My question is, why are you only shooting 450 photos?  I'm not saying to rapidfire, but there are zillions of different things, and angles to shoot at a wedding.  Is it a card limitation issue?
Hugs,
Cindy


----------



## Big Mike (Sep 8, 2007)

I moved this from the Gallery to the 'Shop Talk' section.

It depends on what & how long you shot.  If you only covered the ceremony & formals, then there are only so many shots that you will end up with.  If you shoot everything from the morning to the end of the reception...you will obviously have a lot more shots to choose from.

It's a personal preference, but I like to cull the shots so that only the best ones are given to the client when it's a shorter coverage.  But if they hire me all day, I like to document everything that I can...which will mean a lot more photos...even if they aren't the most artistic.

So there is no correct answer here...just different styles.  It might be a good idea to have something in your contract about the number of shots you will provide for them.  You probably want to avoid committing to a higher number but you could put something in that says that it's your prerogative to select as many shots as you want.  Some clients hear that you shot 2000 images, and then are upset when you only give them 300.


----------



## officersdr (Sep 8, 2007)

elsaspet said:


> I run about the same as Littleman. I actually go through my photos very quickly, and either like it, and keep it, or it's just soso or sucky, and I delete it.
> I usually end up tossing about another 50-100 while editing, because I only want to show the best stuff. My normal final number is usually between 500-850.
> However, between my husband and I, we come home with between 2-3,000 photos or 20-25 Gigs on a wedding. (We are using full sensor, so you mileage may vary).
> My question is, why are you only shooting 450 photos? I'm not saying to rapidfire, but there are zillions of different things, and angles to shoot at a wedding. Is it a card limitation issue?
> ...


 
I have no clue how you're getting that many pictures.....I feel like I'm shooting everything and only leaving with 450 pics. I only have 1 2gb card and plan on getting a couple more before next season, but that's a ton of pics.

I have a clause in my contract that I have editing rights over all pics and will only give good ones to the couple. Plus I have a line that states that they will get a minimum of 130 pics.

Most of my experience has been with another photographer and I haven't taken many formal shots, so that would bump up the number of pics.

Maybe I'm not shooting enough. I shoot anything that catched my eye and not just what will sell prints as I'm giving the client all printing rights ( except commercial ). Any suggestions??


----------



## elsaspet (Sep 9, 2007)

Well part of the answer might be that I always do table shots at the reception.  That right there can end up being a lot of shots.  It's nice though, as they usually sell pretty good.
Hope that helps.


----------



## justanotherdriftwood (Sep 10, 2007)

Yeah, the number of pics has been a question on my mind as well.  Say I take 1000 photos, by the time I dump the not-so-good ones I'm left with 600-800 or so, but a bunch of those are duplicates or very very similar to another one.  If I were to choose the best ones I would probably be left with 300-400.

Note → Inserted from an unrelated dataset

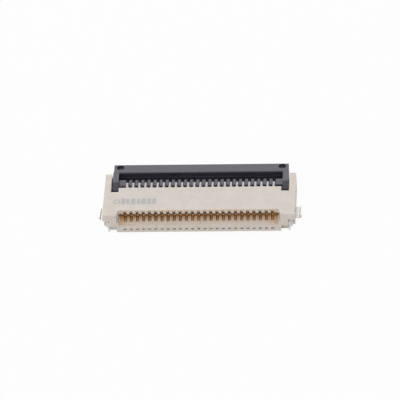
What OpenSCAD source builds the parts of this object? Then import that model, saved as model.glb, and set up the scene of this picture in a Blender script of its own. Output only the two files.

The question is, can/should you consider table shots and random/candid stuff as being equal to shots taken at the photo shoot?  If that's the case, my numbers would certainly be higher, but usually indoor table shots are far less artistic than the photo shoot so I don't like to count them as a professional grade shot.

Thoughts?


----------



## Big Mike (Sep 10, 2007)

There really isn't a correct way to go about this...it's all up to your style and what the client wants.

Obviously, you toss the ones that didn't come out.  Then you can toss the duplicates of the formals.  Then, it's up to you as for how many random/candid shots you include.  I find that it comes down to how much editing you want to do on them vs how much time you want to spend etc.  If you edit them lightly or even in a batch...then why not give them all to the client?  If you are going to spend 5 minutes or more, editing each shot...then I would significantly cut down on the number of shots given.

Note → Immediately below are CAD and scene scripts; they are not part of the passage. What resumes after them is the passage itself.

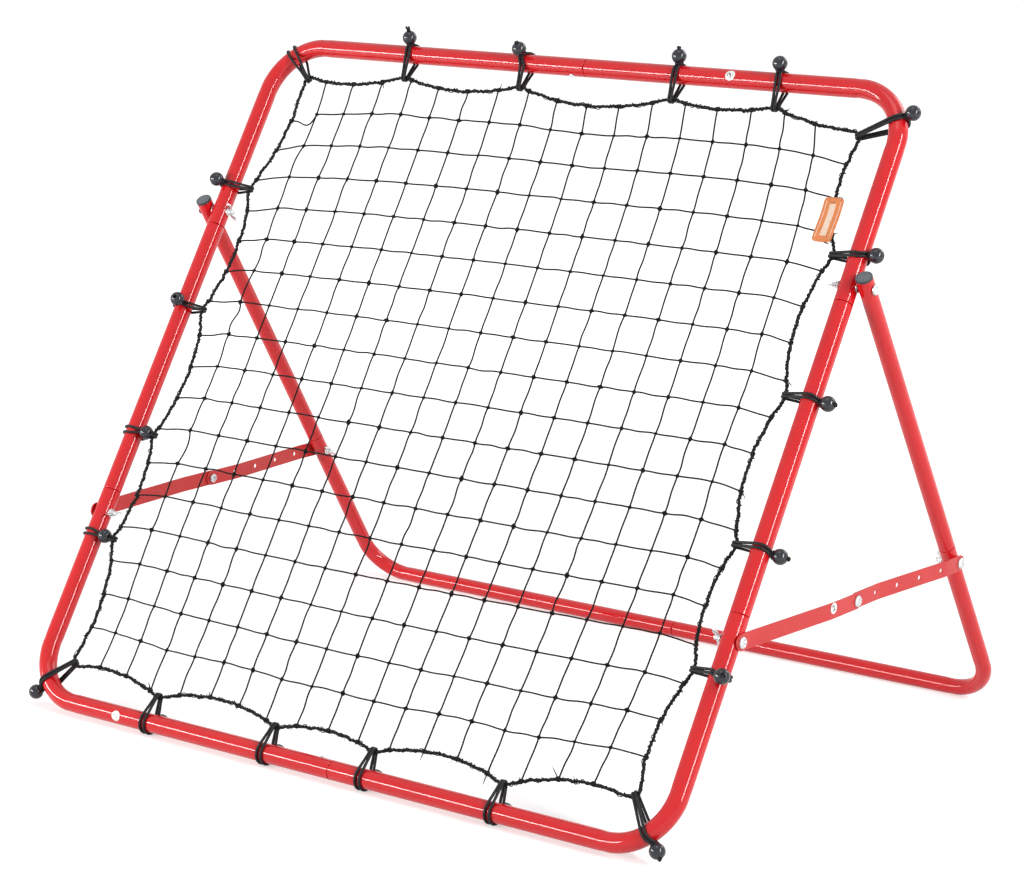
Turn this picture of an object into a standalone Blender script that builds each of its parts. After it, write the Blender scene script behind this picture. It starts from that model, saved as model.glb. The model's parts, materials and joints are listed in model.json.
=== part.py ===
"""Soccer rebounder: a leaning square tube frame that holds a rebound net, with a folding rear frame.

The front frame is modelled flat, in its own plane: X across, Y up the frame, Z out of the net towards
the player. The rear frame hangs from two pivot bolts, and a jointed flat-bar stay on each side sets how
far it opens. Lengths are in metres and angles in degrees unless a name says otherwise.
"""

import math

import bmesh
import bpy
import numpy as np
from mathutils import Matrix, Vector

# Front frame, measured between tube axes
FRONT_WIDTH = 0.976
FRONT_HEIGHT = 0.951
FRONT_TUBE_DIAMETER = 0.024
FRONT_BEND_RADIUS = 0.072
TUBE_WALL = 0.0012

# Rear frame
REAR_TUBE_DIAMETER = 0.021
REAR_BEND_RADIUS = 0.057
LEG_LENGTH = 0.682
LEG_ABOVE_PIVOT = 0.0145

# Where the tubes part, along the front side tubes, across the rails and down the legs
SEAM_BELOW_PIVOT = 0.022
SEAM_ABOVE_STAY_BOLT = 0.030
RAIL_SEAM_X = 0.018
REAR_SEAM_X = 0.022
LEG_SEAM_ABOVE_STAY = 0.026
SPIGOT_LENGTH = 0.048
SHOULDER_LENGTH = 0.002

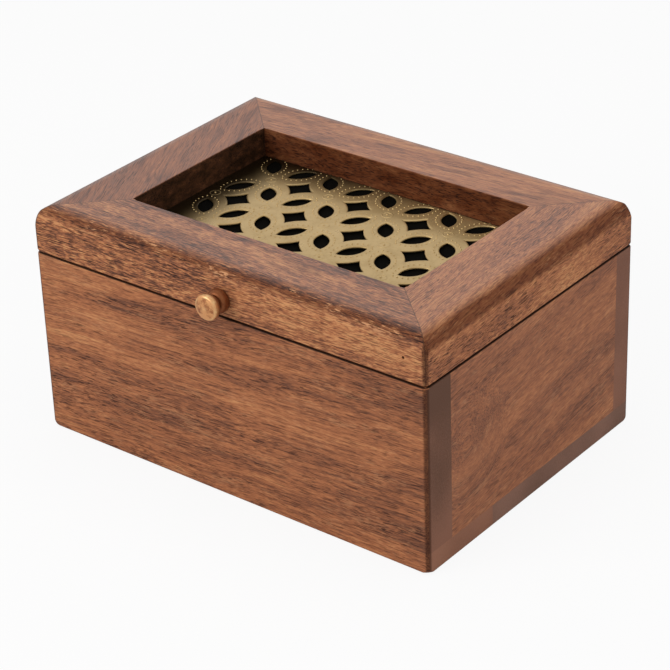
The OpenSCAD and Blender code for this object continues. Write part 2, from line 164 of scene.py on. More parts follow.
def rise(value, low, high):
    """0 below low, 1 above high, and a smooth slope between them."""
    sockets = {"Value": value, "From Min": low, "From Max": high}
    return value.node("ShaderNodeMapRange", {"interpolation_type": "SMOOTHSTEP"}, sockets)


def along(vector, direction):
    """How far a vector reaches in a direction."""
    return vector.node("ShaderNodeVectorMath", {"operation": "DOT_PRODUCT"}, {0: vector, 1: direction}, 1)


def stretched(place, lengths, seed=0):
    """Coordinates on which noise has blotches about this long in X, Y and Z."""
    spacing = tuple(1 / length for length in lengths)
    sockets = {"Vector": place, "Scale": spacing, "Location": (seed, 0, 0)}
    return place.node("ShaderNodeMapping", None, sockets)


def noise(place, lengths, detail=2, roughness=0.5, seed=0):
    """Noise from 0 to 1. Its seed is a step along X to another part of the same noise."""
    scaled = stretched(place, lengths, seed)
    sockets = {"Vector": scaled, "Scale": 1, "Detail": detail, "Roughness": roughness}
    return place.node("ShaderNodeTexNoise", None, sockets, "Fac")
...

It wasn't that long ago that everyone shot film and 1000 shots would have been a crazy about of photos.


----------



## justanotherdriftwood (Sep 10, 2007)

That's true, but do you think the bride and groom's expectations have changed now that digital photography is practically without boundaries in terms of number of pictures?

I guess you just need to make sure you explain very clearly to your client what you will be giving them in the end - if they're happy with 200 great photos, you can take 1000 and pick the very best.  If they expect 400, you had better take enough photos to accommodate that number.  Personally, I think I need to reduce the number of photos in my packages.  If I wind up taking more great photos than promised, that's fine, but if I fall short (even a little bit), it could be problematic.


----------



## Big Mike (Sep 10, 2007)

That sounds like a good plan to me...and that's what I hear most photographers doing.  Try not to promise them a number...but give them an estimate if they ask...and estimate low.  That way, you can exceed their expectations by giving them more that you said you would.

The tricky part is not letting them know exactly how many shots you took.  When they find out that you took 1000 shots, and only received 200...they will want to see the rest of them...and if you don't want to show them unedited shots, you would need to edit those shot, at least a little.

I've even know a photographer to have a photo handy for just this occasion.  They would find one where the bride was making a stupid face or at least has her eyes closed.  Then if she asks to see the rest of the shots, he shows that one to her and says 'This is what all the other ones look like'.


----------